Some interesting tidbits from the article:

Quote:
If the scouts are excited by the trio of potential first-line NHL forward talent available this year, they are also enthused by the sheer quantity, and relative quality, of defencemen on TSN’s Pre-Season Top 16.

The No. 4 and No. 5 spots on the list are held down by blueliners — respectively, Michigan State freshman Artyom Levshunov, a 6-foot-2, 199-pound Belarusian who put up some nice offensive numbers in the USHL last season; and London Knights 6-foot-2 3/4, 204-pound Sam Dickinson, a strong-skating two-way presence from the Greater Toronto Area. Levshunov is a right shot; Dickinson is a left shot.

While Celebrini, Eiserman and Demidov are, for now anyway and it is subject to change, projected to have first-line NHL potential, Levshunov and Dickinson are viewed more as potential No. 2s and/or No. 3s on the blueline as opposed to being No. 1s.

But there was such a dearth of defence prospects in last year’s draft that having two in the pre-season top five this year, plus five in the top 10 and eight in the top 16, is quite welcome.

“Lots of interesting D,” one scout said. “Maybe no [Victor] Hedmans or [Cale] Makars, but lots of good ones, quite a few right-shot D, too, which is nice.”

Quote:
Perhaps the most flat-out intriguing prospect on TSN’s pre-season list is 6-foot-6, 203-pound Russian left-shot defenceman Anton Silayev. When TSN made its initial inquiries of the scouts on the Class of 2024, Silayev was nowhere to be found. But once the KHL started playing games in the last couple of weeks, scouts were scrambling to get a handle on the Russian behemoth who seemingly came out of nowhere to create seismic shock waves in the scouting community.
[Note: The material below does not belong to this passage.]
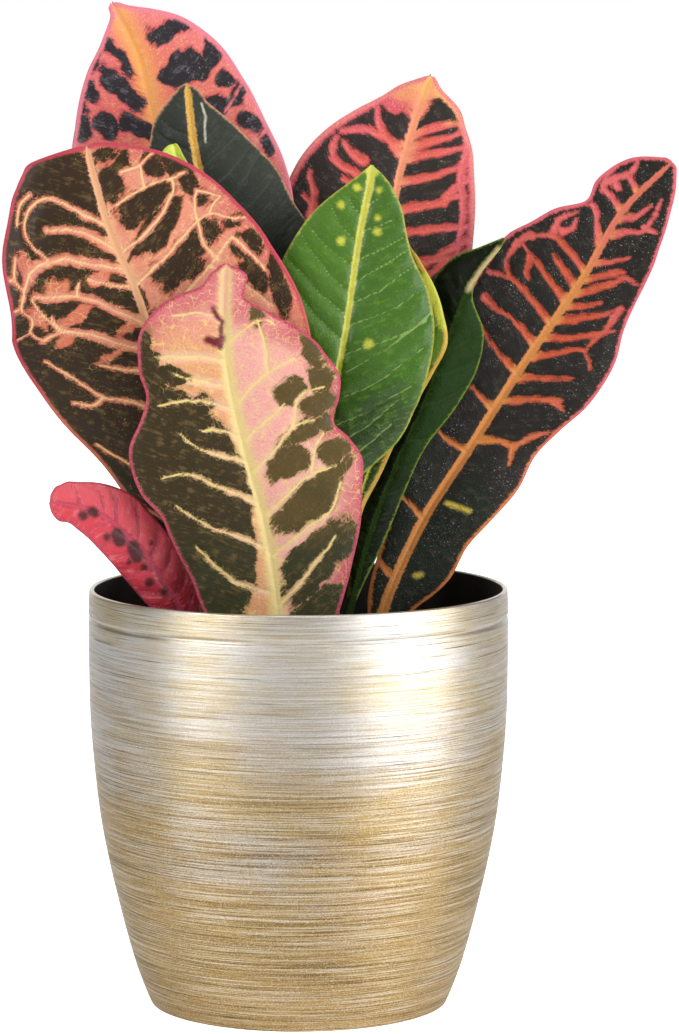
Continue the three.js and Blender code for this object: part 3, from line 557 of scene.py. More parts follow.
        "face": [(0.1, -1, 0.15), (0, -1, 0.2)], "fold": (8, 12), "curl": (-10, -24), "wave": (0.5, 2, 2),
        "autoVeins": (0.05, 0.9, 12),
        "spots": [([(-5.2, 0.765)], 1.1), ([(4.8, 0.81)], 1.1), ([(4.2, 0.85)], 0.7), ([(7.2, 0.48)], 1.2),
                  ([(-0.6, 0.985), (0.6, 0.985)], 1.4), ([(-3.6, 0.925)], 0.9), ([(-7, 0.865)], 0.9),
                  ([(2.8, 0.93)], 0.6)],
    },
    "leaf_centre_narrow": {
        "petiole": 0.195, "look": "narrowGreen", "ribWidth": (0.4, 0.4), "veinWidth": 0.0,
        "rib": [(9, -6, 122), (13.5, -4, 127), (15.5, -2, 135), (17.5, -0.5, 146), (25, 2, 165),
                (29.5, 3, 176), (33.5, 4.5, 199), (31, 6, 219)],
        "left": [1.5, 2.5, 4.5, 5.5, 6.5, 6.5, 6.5, 5.5, 4.5, 3, 1.5, 0.5, 0.5],
        "right": [1.5, 3.5, 4, 5, 7.5, 10, 8, 6, 4, 2.5, 1, 0.5, 0.5],
        "face": [(0.1, -1, 0.15), (0.1, -1, 0.1)], "fold": (10, 10), "curl": (0, 0), "wave": (0, 1, 0),
        "autoVeins": (0.06, 0.9, 8),
        "spots": [([(4, 0.86), (6, 0.79), (8.5, 0.72)], 1.6)],
    },
    "leaf_right_folded": {
        "petiole": 0.124, "look": "deepGreen", "ribWidth": (0.5, 0.3), "veinWidth": 0.0,
        "rib": [(9, -6, 103), (13, -4, 110), (15.5, -2, 117.5), (21, 0, 136.5), (27.5, 3, 153.5),
                (36.5, 5, 173), (43.5, 7, 192), (49, 8, 206), (59, 9, 219.5)],
        "left": [1.5, 6, 8, 9, 9, 9.5, 11, 11, 9, 5, 2.5, 1, 0.5],
        "right": [1.5, 4.5, 5.5, 6, 9.5, 11.5, 9.5, 2.5, 1, 1, 1, 0.5, 0.5],
        "face": [(0.1, -1, 0.1), (0.1, -1, 0.1)], "fold": (-32, -14), "curl": (0, -4), "wave": (0, 1, 0),
        "autoVeins": (0.06, 0.9, 10),
        "spots": [([(0.3, 0.84), (0.5, 0.97)], 0.5)],
    },
    "leaf_right": {
        "petiole": 0.099, "look": "blackRed", "ribWidth": (1.6, 0.6), "veinWidth": 1.35,
        "cell": 0.6, "veinTaper": 0.55, "band": 1.1,
        "rib": [(9, -6, 95), (15, 0, 98), (20.5, 6, 102.5), (27, 9, 119.5), (36, 12, 138), (49, 14.5, 158),
                (64.5, 17, 182), (82, 18, 207.5), (93.5, 18, 227), (107.5, 17, 241)],
        "left": [1.5, 5.5, 7.5, 9.5, 12.5, 16, 19, 22, 24, 25.5, 26, 26, 24.5, 21, 17, 10.5, 11.5, 11, 10,
                 8.5, 6.5, 4.5, 3, 2, 0.5],
        "right": [1.5, 8.5, 14.5, 15, 17, 18.5, 17.5, 19.5, 22, 22.5, 21.5, 18.5, 17, 16.5, 16, 15, 14,
                  12.5, 10.5, 8.5, 6.5, 4.5, 3, 2, 0.5],
        "face": [(0.15, -1, 0.2), (0.1, -1, 0.2)], "fold": (8, 10), "curl": (-10, -18),
        "wave": (0.8, 3.5, 1),
        "islands": [(0, 0.45, 60, 150, 0)],
        "veins": [[(-1, 0.88), (-5, 0.885), (-9, 0.89), (-10, 0.93)],
                  [(-9, 0.895), (-6, 0.935), (-7, 0.96)], [(-6, 0.905), (-4, 0.905)],
                  [(-1, 0.81), (-4, 0.835), (-8, 0.86), (-11, 0.855)],
                  [(-1, 0.755), (-8, 0.775), (-14.5, 0.785), (-19, 0.765)],
                  [(-14.5, 0.785), (-14, 0.82), (-11, 0.84)], [(-12, 0.80), (-10, 0.815), (-10.5, 0.83)],
                  [(-1, 0.695), (-8, 0.71), (-15, 0.728), (-20, 0.738)],
                  [(-1, 0.65), (-9, 0.66), (-17, 0.675), (-24, 0.66)],
                  [(-19, 0.765), (-21, 0.74), (-21, 0.69), (-18, 0.675)],
                  [(-16, 0.725), (-15, 0.70), (-13, 0.69)], [(-1, 0.545), (-8, 0.555), (-16, 0.575)],
                  [(-20, 0.62), (-16, 0.613), (-12, 0.616)], [(0, 0.465), (-5, 0.475), (-9, 0.48)],
                  [(0, 0.38), (-5, 0.38), (-10, 0.385)], [(0, 0.24), (-4, 0.25), (-8, 0.255)],
                  [(-2, 0.13), (-6, 0.14)], [(1, 0.835), (5, 0.855), (8, 0.87), (8, 0.91), (6, 0.94)],
                  [(8, 0.88), (12, 0.89)], [(1, 0.775), (5, 0.795), (9, 0.815)],
                  [(1, 0.715), (6, 0.75), (10, 0.775), (14, 0.78)],
                  [(1, 0.66), (7, 0.69), (12, 0.72), (14.5, 0.735)], [(14, 0.73), (14, 0.70), (12.5, 0.65)],
                  [(1, 0.58), (6, 0.61), (12, 0.64), (17, 0.62)], [(1, 0.49), (8, 0.52), (15, 0.55)],
                  [(13, 0.54), (17, 0.535)], [(1, 0.405), (6, 0.425), (10, 0.43), (14, 0.465), (17, 0.485)],
                  [(11, 0.43), (12.5, 0.40)], [(1, 0.745), (6, 0.772), (9, 0.785)],
                  [(1, 0.69), (5, 0.705), (8, 0.725)], [(1, 0.62), (7, 0.65), (13, 0.68), (16, 0.70)],
                  [(1, 0.535), (7, 0.562), (14, 0.59)], [(-1, 0.725), (-7, 0.742), (-11, 0.755)],
                  [(-1, 0.60), (-7, 0.61), (-11, 0.615)], [(1, 0.865), (4, 0.885), (5, 0.92)],
                  [(-1, 0.92), (-4, 0.925), (-6, 0.935)]],
        "spots": [([(3.5, 0.285), (6, 0.29), (10, 0.295)], 0.55), ([(5, 0.143), (6.5, 0.15)], 0.5)],
    },
    "leaf_left_low": {
        "petiole": 0.284, "look": "crimson", "ribWidth": (0.8, 0.4), "veinWidth": 0.4,
        "rib": [(-18, 6, 97), (-24, -6, 104), (-29, -11, 108.5), (-36.5, -15, 121), (-45, -17, 134),
                (-57, -18, 143.5), (-70, -17, 146.5)],
        "left": [1.5, 6, 8, 9, 9, 8.5, 7.5, 6.5, 5, 5, 3.5, 1.5, 0.5],
        "right": [1.5, 6.5, 7.5, 8.5, 9, 10, 9.5, 8.5, 7.5, 7, 5.5, 4.5, 2.5],
        "face": [(-0.1, -1, 0.5), (-0.1, -1, 0.5)], "fold": (6, 6), "curl": (-24, -20), "wave": (0.4, 2, 0),
        "autoVeins": (0.06, 0.9, 8), "islands": [(0, 0.4, 20, 40, 0)],
        "spots": [([(-2.2, 0.825)], 1.3), ([(-0.4, 0.78), (-0.2, 0.795)], 1.3), ([(-4.5, 0.665)], 1.0),
                  ([(-2.8, 0.60), (-2, 0.63)], 1.8), ([(-5, 0.49)], 0.8),
                  ([(-2.4, 0.48), (-1.6, 0.53)], 1.8), ([(-2.5, 0.42)], 1.0), ([(-3.5, 0.34)], 1.2),
                  ([(-1.5, 0.26)], 1.1), ([(3, 0.485)], 0.5)],
    },
}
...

The scouting opinions on Silayev are all over the place. What we do know is that in his first four KHL outings he played close to 20 minutes per game and picked up four assists. Russian scouts immediately alerted their NHL teams to this larger-than-life surprise. Some teams have already done deep (video) dives on his KHL games — as well as looking back on what seem to be pretty non-descript scouting reports from last year — while others are just now coming to the Silayev party.

But there’s an incredible buzz about Silayev because, in an admittedly minute sample size, he does look like a prospect with all the tools to be a No. 1 NHL defenceman. But where on the pre-season list do you slot him, when some of the scouts we surveyed still haven’t watched him play and aren’t quite sure yet what to make of him?

Well, one scout said Silayev could eclipse Levshunov and Dickinson as the top D prospects in the draft, and he should be immediately pegged as a Top 5 pick. Some others said it’s way premature to even put him in the pre-season Top 10. But there were enough of our 10 scouts who believe he has tools that will allow him to challenge the Big D Three of Levshunov, Dickinson and Jiricek and, given his size, could already be eclipsing a gaggle of smaller, more one-dimensional offensive defencemen.